| What is needed |
Write out the whole listing exactly as it stands.

| Data excerpt |
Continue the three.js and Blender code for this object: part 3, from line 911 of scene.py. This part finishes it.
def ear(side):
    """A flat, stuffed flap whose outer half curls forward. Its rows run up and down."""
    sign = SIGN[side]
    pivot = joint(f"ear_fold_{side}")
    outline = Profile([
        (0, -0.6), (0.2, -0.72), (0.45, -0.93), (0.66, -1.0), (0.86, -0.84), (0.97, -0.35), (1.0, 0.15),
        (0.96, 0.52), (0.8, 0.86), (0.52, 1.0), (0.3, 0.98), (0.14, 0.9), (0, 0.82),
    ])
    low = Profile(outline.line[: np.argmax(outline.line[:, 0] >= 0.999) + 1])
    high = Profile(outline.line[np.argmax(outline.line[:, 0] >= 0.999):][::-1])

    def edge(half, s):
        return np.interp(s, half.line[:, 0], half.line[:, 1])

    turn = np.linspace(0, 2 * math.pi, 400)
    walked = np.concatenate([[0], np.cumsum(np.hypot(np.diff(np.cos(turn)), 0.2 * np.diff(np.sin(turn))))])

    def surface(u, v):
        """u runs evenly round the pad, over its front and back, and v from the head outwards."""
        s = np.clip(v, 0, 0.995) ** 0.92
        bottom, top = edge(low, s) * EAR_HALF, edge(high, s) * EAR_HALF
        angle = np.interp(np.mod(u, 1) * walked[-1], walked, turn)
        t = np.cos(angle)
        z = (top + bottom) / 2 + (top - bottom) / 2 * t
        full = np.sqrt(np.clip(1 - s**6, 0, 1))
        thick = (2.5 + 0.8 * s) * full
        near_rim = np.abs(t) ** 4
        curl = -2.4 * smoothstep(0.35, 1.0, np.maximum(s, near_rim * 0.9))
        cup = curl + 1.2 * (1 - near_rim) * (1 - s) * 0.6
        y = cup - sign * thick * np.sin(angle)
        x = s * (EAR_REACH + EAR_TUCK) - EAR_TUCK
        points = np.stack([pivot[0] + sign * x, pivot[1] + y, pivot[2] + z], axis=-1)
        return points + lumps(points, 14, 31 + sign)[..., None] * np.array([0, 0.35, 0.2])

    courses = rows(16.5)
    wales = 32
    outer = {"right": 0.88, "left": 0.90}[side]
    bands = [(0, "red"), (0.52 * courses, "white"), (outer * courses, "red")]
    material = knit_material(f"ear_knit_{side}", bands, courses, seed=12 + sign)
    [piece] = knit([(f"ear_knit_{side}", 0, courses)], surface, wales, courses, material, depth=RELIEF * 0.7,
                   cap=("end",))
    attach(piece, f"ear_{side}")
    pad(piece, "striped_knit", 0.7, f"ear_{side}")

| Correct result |
Continue the three.js and Blender code for this object: part 3, from line 911 of scene.py. This part finishes it.
def ear(side):
    """A flat, stuffed flap whose outer half curls forward. Its rows run up and down."""
    sign = SIGN[side]
    pivot = joint(f"ear_fold_{side}")
    outline = Profile([
        (0, -0.6), (0.2, -0.72), (0.45, -0.93), (0.66, -1.0), (0.86, -0.84), (0.97, -0.35), (1.0, 0.15),
        (0.96, 0.52), (0.8, 0.86), (0.52, 1.0), (0.3, 0.98), (0.14, 0.9), (0, 0.82),
    ])
    low = Profile(outline.line[: np.argmax(outline.line[:, 0] >= 0.999) + 1])
    high = Profile(outline.line[np.argmax(outline.line[:, 0] >= 0.999):][::-1])

    def edge(half, s):
        return np.interp(s, half.line[:, 0], half.line[:, 1])

    turn = np.linspace(0, 2 * math.pi, 400)
    walked = np.concatenate([[0], np.cumsum(np.hypot(np.diff(np.cos(turn)), 0.2 * np.diff(np.sin(turn))))])

    def surface(u, v):
        """u runs evenly round the pad, over its front and back, and v from the head outwards."""
        s = np.clip(v, 0, 0.995) ** 0.92
        bottom, top = edge(low, s) * EAR_HALF, edge(high, s) * EAR_HALF
        angle = np.interp(np.mod(u, 1) * walked[-1], walked, turn)
        t = np.cos(angle)
        z = (top + bottom) / 2 + (top - bottom) / 2 * t
        full = np.sqrt(np.clip(1 - s**6, 0, 1))
        thick = (2.5 + 0.8 * s) * full
        near_rim = np.abs(t) ** 4
        curl = -2.4 * smoothstep(0.35, 1.0, np.maximum(s, near_rim * 0.9))
        cup = curl + 1.2 * (1 - near_rim) * (1 - s) * 0.6
        y = cup - sign * thick * np.sin(angle)
        x = s * (EAR_REACH + EAR_TUCK) - EAR_TUCK
        points = np.stack([pivot[0] + sign * x, pivot[1] + y, pivot[2] + z], axis=-1)
        return points + lumps(points, 14, 31 + sign)[..., None] * np.array([0, 0.35, 0.2])

    courses = rows(16.5)
    wales = 32
    outer = {"right": 0.88, "left": 0.90}[side]
    bands = [(0, "red"), (0.52 * courses, "white"), (outer * courses, "red")]
    material = knit_material(f"ear_knit_{side}", bands, courses, seed=12 + sign)
    [piece] = knit([(f"ear_knit_{side}", 0, courses)], surface, wales, courses, material, depth=RELIEF * 0.7,
                   cap=("end",))
    attach(piece, f"ear_{side}")
    pad(piece, "striped_knit", 0.7, f"ear_{side}")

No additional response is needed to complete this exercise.